Starring: Geoffrey Rush, Judy Davis
Director: Russell Mulcahy
Rated: M15+

SWIMMING Upstream was virtually ignored at the 2002 Australian Film Awards.

Yet this drama about Australian swimming champion Anthony Fingleton and his struggle to free himself from a dominating father, is one of the most satisfying Australian films of the last few years.

Set in Brisbane in the 1950s, and based on Anthony Fingleton’s original screenplay, Melbourne-born director Russell Mulcahy (Highlander 1 and 2) brings a welcome naturalism and flair to the telling of Fingleton’s story

Tony Fingleton (Jesse Spencer from Neighbours) was one of five children born into an impoverished family whose lives were blighted by their moody, tyrannical father Harold (Geoffrey Rush).

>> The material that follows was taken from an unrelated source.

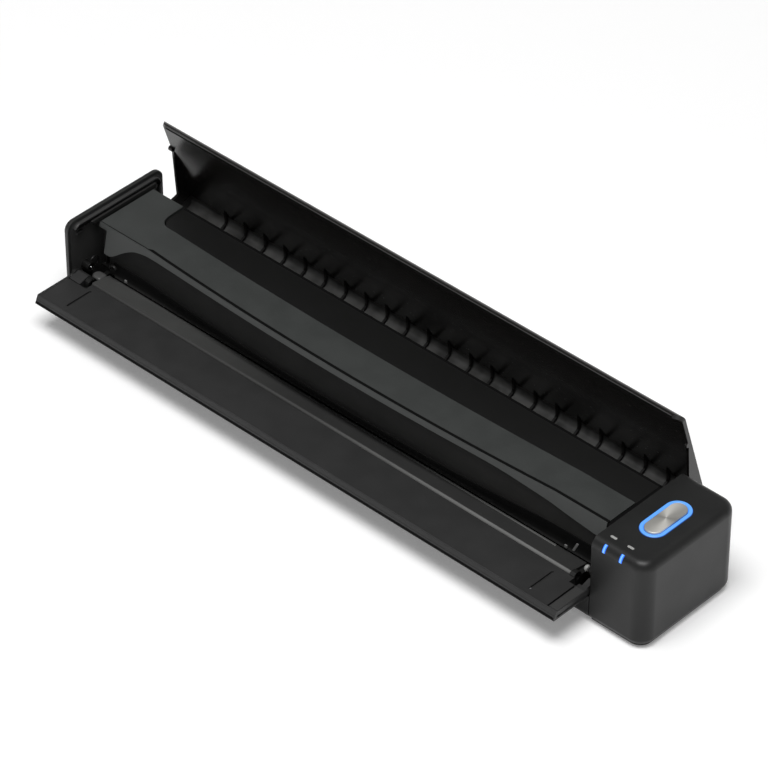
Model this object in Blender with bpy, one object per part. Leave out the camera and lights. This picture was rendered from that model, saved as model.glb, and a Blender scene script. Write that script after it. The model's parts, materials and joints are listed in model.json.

Harold, we are led to believe, is not an inherently bad man. A wharf labourer and a Catholic forced to endure long spells of unemployment, he loves his long-suffering wife Dora (Judy Davis), and is ambitious for his offspring. But as the victim of a disturbed childhood himself, when times are tough, Harold turns to alcohol for solace and torments his children.

In recent years there have been a number of films about the complex relationship between fathers and sons (Affliction, The Road to Perdition, Catch Me If You Can, and Australian Rules). However few of these have caught with such clarity the terrible inner conflict of a child forced to contend with both the crippling power of a loved but feared parent, and his own instinct to survive.

Rush’s portrait of Harold Fingleton is masterly. Not only does Harold deny his four sons and a daughter the unalloyed love that is their entitlement. He pits brother against brother with malign pleasure, creating a bitter rivalry between Tony and John (Tim Draxl), who are also best friends. When he discovers that Tony and John are talented swimmers, he uses them to gratify his own ambition, driving a wedge between the brothers as he forces them to compete for both international fame and his grudging affection.

Mulcahy, who made his name with music videos before moving to Hollywood, recreates the complex dynamics of Fingleton’s troubled family with assurance and insight. His reconstruction of the period is also exact and without nostalgia. Particularly effective is his surreal use of water (Tony floating in a water-filled room or swimming pool) to convey inner emotions, and his use of the split screen (a late 50s device) for swimming events. There are also small cameos of Dawn Fraser and Murray Rose.

All the characters in Swimming Upstream are convincing and real. But it is Judy Davis as Dora who is the heart of the film. If Harold is an opaque and forbidding presence, then it is Dora who represents the durability of love and its power to heal.